### GIVEN DATA
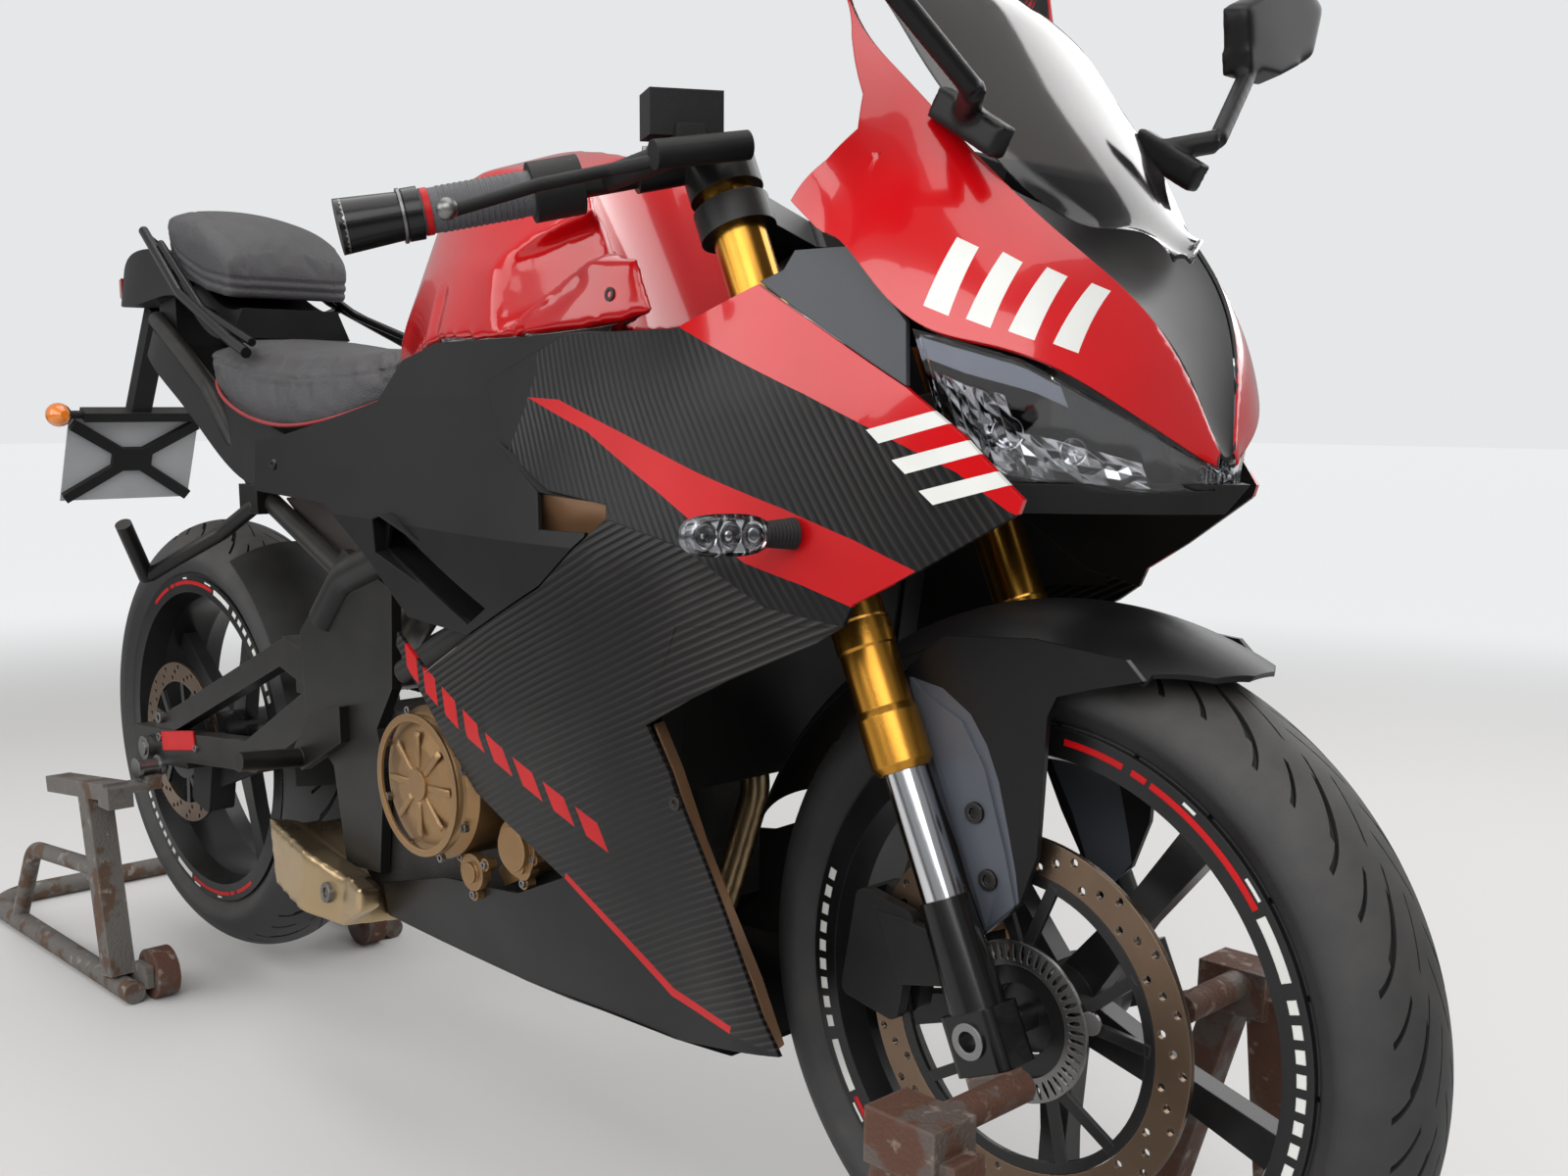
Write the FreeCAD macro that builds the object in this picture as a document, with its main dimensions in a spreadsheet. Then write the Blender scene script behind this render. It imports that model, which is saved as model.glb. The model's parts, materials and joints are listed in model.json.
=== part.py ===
import FreeCAD, Part
import math
import os
import Sketcher

# Sport bike of the 250 class with a full fairing, standing upright on a rear paddock stand
# that lifts it by the swingarm spools and a front stand that lifts it under the fork legs.
# Millimetres. +X forward, +Y the rider's left, +Z up, floor at Z = 0, middle of the wheelbase at X = 0.

V = FreeCAD.Vector
doc = FreeCAD.newDocument("SportBike")

# Driving sizes: alias, value in millimetres or degrees, meaning
SIZES = [
    ("wheel_base", 1382, "distance between the axles"),
    ("axle_height", 336, "height of both axles on the stands"),
    ("rake", 24.5, "steering angle from the vertical, degrees"),
    ("fork_offset", 33, "axle ahead of the steering axis"),
    ("steering_lock", 26, "steering lock to each side, degrees"),
    ("fork_spacing", 203, "distance between the fork legs"),
    ("front_tyre_radius", 293, "outer radius of the front tyre"),
    ("front_tyre_width", 110, "width of the front tyre"),
    ("rear_tyre_radius", 300, "outer radius of the rear tyre"),
    ("rear_tyre_width", 140, "width of the rear tyre"),
    ("bead_radius", 216, "radius of a 17 inch bead seat"),
    ("flange_radius", 227, "outer radius of the rim flanges"),
    ("front_rim_half", 46, "half width of the front rim"),
    ("rear_rim_half", 61, "half width of the rear rim"),
    ("front_hub_half", 50, "half width of the front hub"),
    ("rear_hub_half", 74, "half width of the rear hub"),
    ("hub_radius", 34, "radius of a wheel hub"),
    ("spoke_thick", 20, "width of a spoke along the axle"),
    ("spoke_count", 5, "number of spokes"),
    ("front_spoke_turn", 18, "angle of the front wheel's first spoke below the level, degrees"),
    ("axle_radius", 10, "radius of both axles"),
    ("front_disc_radius", 146, "outer radius of the front brake disc"),
    ("front_disc_band", 28, "width of the front disc's swept band"),
    ("rear_disc_radius", 110, "outer radius of the rear brake disc"),
    ("disc_thick", 4.5, "thickness of a brake disc"),
    ("front_disc_offset", 60, "front disc to the right of the middle plane"),
    ("rear_disc_offset", 88, "rear disc to the right of the middle plane"),
    ("chain_offset", 90, "chain line to the left of the middle plane"),
    ("sprocket_radius", 92, "outer radius of the rear sprocket"),
    ("slider_radius", 16.5, "radius of the chromed fork slider"),
    ("fork_tube_radius", 22, "radius of the upper fork tube"),
    ("stem_radius", 14, "radius of the steering stem"),
    ("grip_radius", 17, "radius of the handlebar grips"),
    ("panel_thick", 4, "thickness of the fairing panels"),
    ("screen_thick", 3, "thickness of the windscreen"),
    ("clutch_cover_radius", 76, "radius of the round clutch cover"),
    ("engine_length", 380, "length of the crankcase"),
    ("engine_width", 280, "width of the crankcase"),
    ("engine_height", 210, "height of the crankcase"),
    ("radiator_width", 290, "width of the radiator core"),
    ("radiator_height", 250, "height of the radiator core"),
    ("radiator_thick", 28, "thickness of the radiator core"),
    ("plate_width", 198, "width of the number plate"),
    ("plate_height", 138, "height of the number plate"),
    ("plate_thick", 2, "thickness of the number plate"),
    ("swingarm_height", 38, "height of a swingarm beam"),
    ("swingarm_width", 26, "width of a swingarm beam"),
    ("spool_radius", 14, "radius of the swingarm spools"),
    ("stand_tube_radius", 15, "radius of the tubes of both stands"),
    ("stand_box", 34, "side of the square uprights of both stands"),
    ("stand_half_width", 200, "half width of the rear stand"),
    ("front_stand_half_width", 216, "half width of the front stand"),
    ("stand_reach", 1210, "how far each stand's handle reaches from the middle"),
    ("roller_radius", 34, "radius of the rear stand's rollers"),
    ("running_gap", 0.05, "radial clearance of a hub on its axle"),
    ("seat_gap", 0.3, "gap between a piece and what it rests on across a joint"),
]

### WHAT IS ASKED
Extract the listing in its entirety and repeat it exactly.

### THE RESPONSE
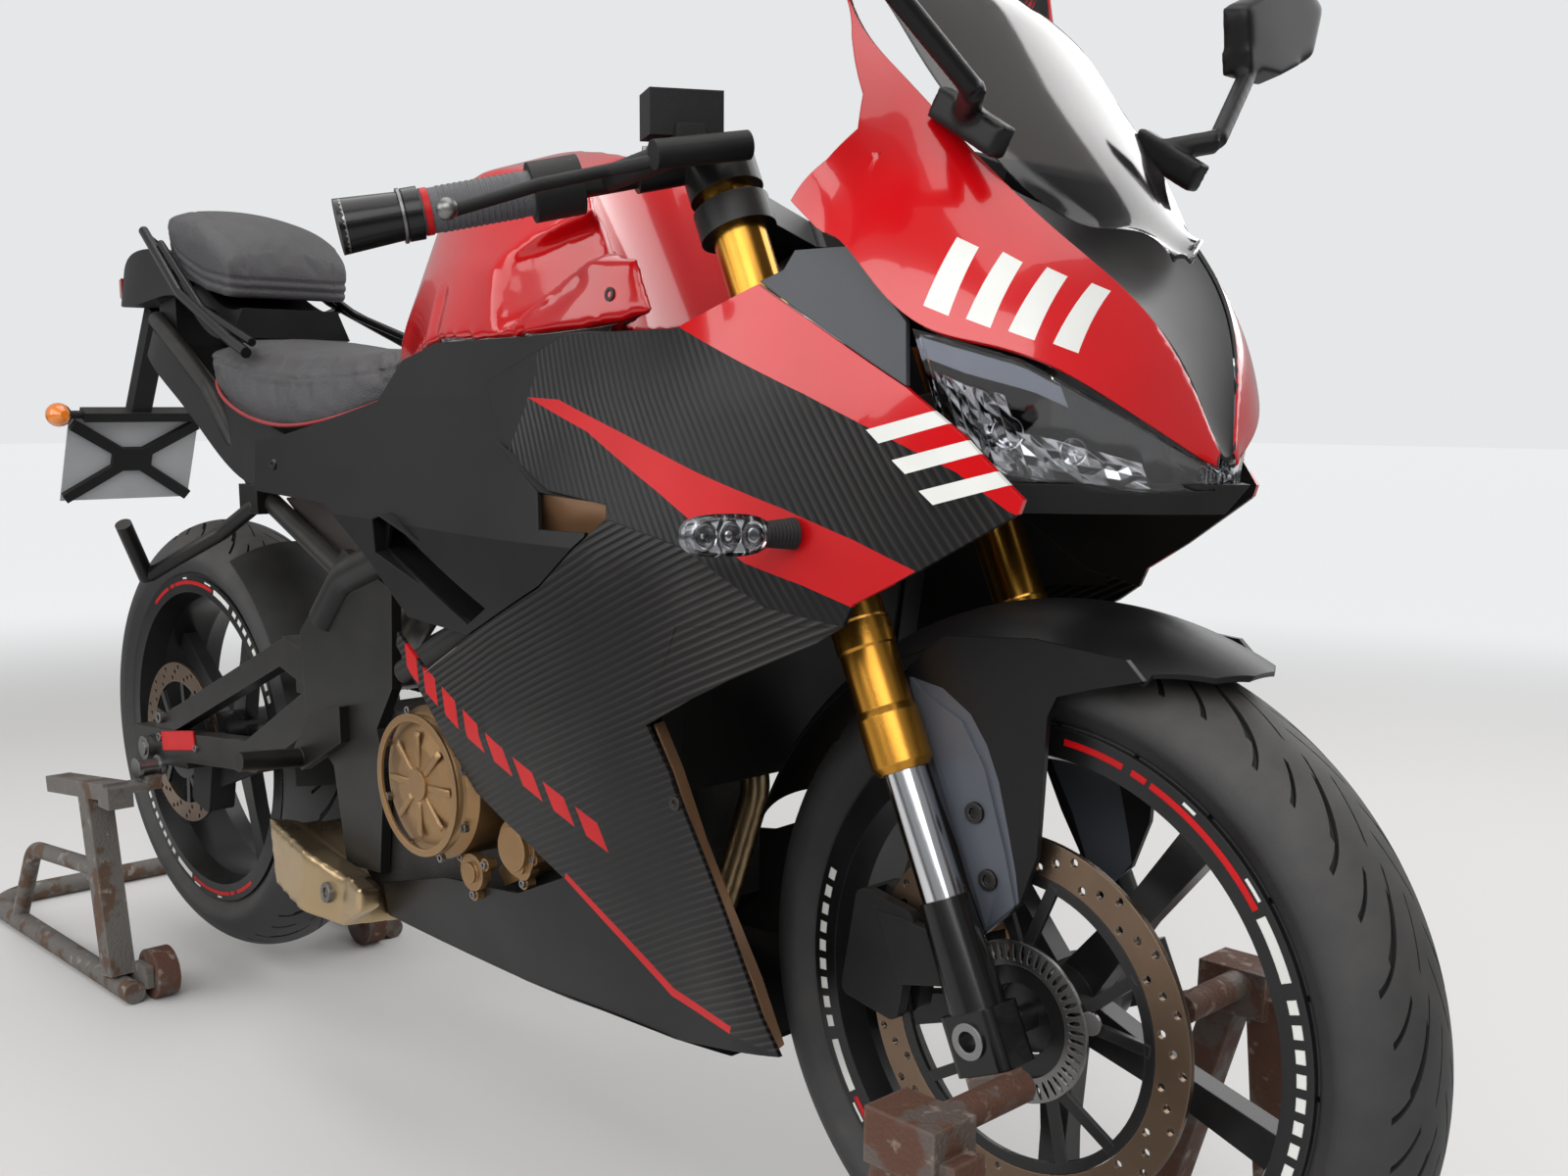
Write the FreeCAD macro that builds the object in this picture as a document, with its main dimensions in a spreadsheet. Then write the Blender scene script behind this render. It imports that model, which is saved as model.glb. The model's parts, materials and joints are listed in model.json.
=== part.py ===
import FreeCAD, Part
import math
import os
import Sketcher

# Sport bike of the 250 class with a full fairing, standing upright on a rear paddock stand
# that lifts it by the swingarm spools and a front stand that lifts it under the fork legs.
# Millimetres. +X forward, +Y the rider's left, +Z up, floor at Z = 0, middle of the wheelbase at X = 0.

V = FreeCAD.Vector
doc = FreeCAD.newDocument("SportBike")

# Driving sizes: alias, value in millimetres or degrees, meaning
SIZES = [
    ("wheel_base", 1382, "distance between the axles"),
    ("axle_height", 336, "height of both axles on the stands"),
    ("rake", 24.5, "steering angle from the vertical, degrees"),
    ("fork_offset", 33, "axle ahead of the steering axis"),
    ("steering_lock", 26, "steering lock to each side, degrees"),
    ("fork_spacing", 203, "distance between the fork legs"),
    ("front_tyre_radius", 293, "outer radius of the front tyre"),
    ("front_tyre_width", 110, "width of the front tyre"),
    ("rear_tyre_radius", 300, "outer radius of the rear tyre"),
    ("rear_tyre_width", 140, "width of the rear tyre"),
    ("bead_radius", 216, "radius of a 17 inch bead seat"),
    ("flange_radius", 227, "outer radius of the rim flanges"),
    ("front_rim_half", 46, "half width of the front rim"),
    ("rear_rim_half", 61, "half width of the rear rim"),
    ("front_hub_half", 50, "half width of the front hub"),
    ("rear_hub_half", 74, "half width of the rear hub"),
    ("hub_radius", 34, "radius of a wheel hub"),
    ("spoke_thick", 20, "width of a spoke along the axle"),
    ("spoke_count", 5, "number of spokes"),
    ("front_spoke_turn", 18, "angle of the front wheel's first spoke below the level, degrees"),
    ("axle_radius", 10, "radius of both axles"),
    ("front_disc_radius", 146, "outer radius of the front brake disc"),
    ("front_disc_band", 28, "width of the front disc's swept band"),
    ("rear_disc_radius", 110, "outer radius of the rear brake disc"),
    ("disc_thick", 4.5, "thickness of a brake disc"),
    ("front_disc_offset", 60, "front disc to the right of the middle plane"),
    ("rear_disc_offset", 88, "rear disc to the right of the middle plane"),
    ("chain_offset", 90, "chain line to the left of the middle plane"),
    ("sprocket_radius", 92, "outer radius of the rear sprocket"),
    ("slider_radius", 16.5, "radius of the chromed fork slider"),
    ("fork_tube_radius", 22, "radius of the upper fork tube"),
    ("stem_radius", 14, "radius of the steering stem"),
    ("grip_radius", 17, "radius of the handlebar grips"),
    ("panel_thick", 4, "thickness of the fairing panels"),
    ("screen_thick", 3, "thickness of the windscreen"),
    ("clutch_cover_radius", 76, "radius of the round clutch cover"),
    ("engine_length", 380, "length of the crankcase"),
    ("engine_width", 280, "width of the crankcase"),
    ("engine_height", 210, "height of the crankcase"),
    ("radiator_width", 290, "width of the radiator core"),
    ("radiator_height", 250, "height of the radiator core"),
    ("radiator_thick", 28, "thickness of the radiator core"),
    ("plate_width", 198, "width of the number plate"),
    ("plate_height", 138, "height of the number plate"),
    ("plate_thick", 2, "thickness of the number plate"),
    ("swingarm_height", 38, "height of a swingarm beam"),
    ("swingarm_width", 26, "width of a swingarm beam"),
    ("spool_radius", 14, "radius of the swingarm spools"),
    ("stand_tube_radius", 15, "radius of the tubes of both stands"),
    ("stand_box", 34, "side of the square uprights of both stands"),
    ("stand_half_width", 200, "half width of the rear stand"),
    ("front_stand_half_width", 216, "half width of the front stand"),
    ("stand_reach", 1210, "how far each stand's handle reaches from the middle"),
    ("roller_radius", 34, "radius of the rear stand's rollers"),
    ("running_gap", 0.05, "radial clearance of a hub on its axle"),
    ("seat_gap", 0.3, "gap between a piece and what it rests on across a joint"),
]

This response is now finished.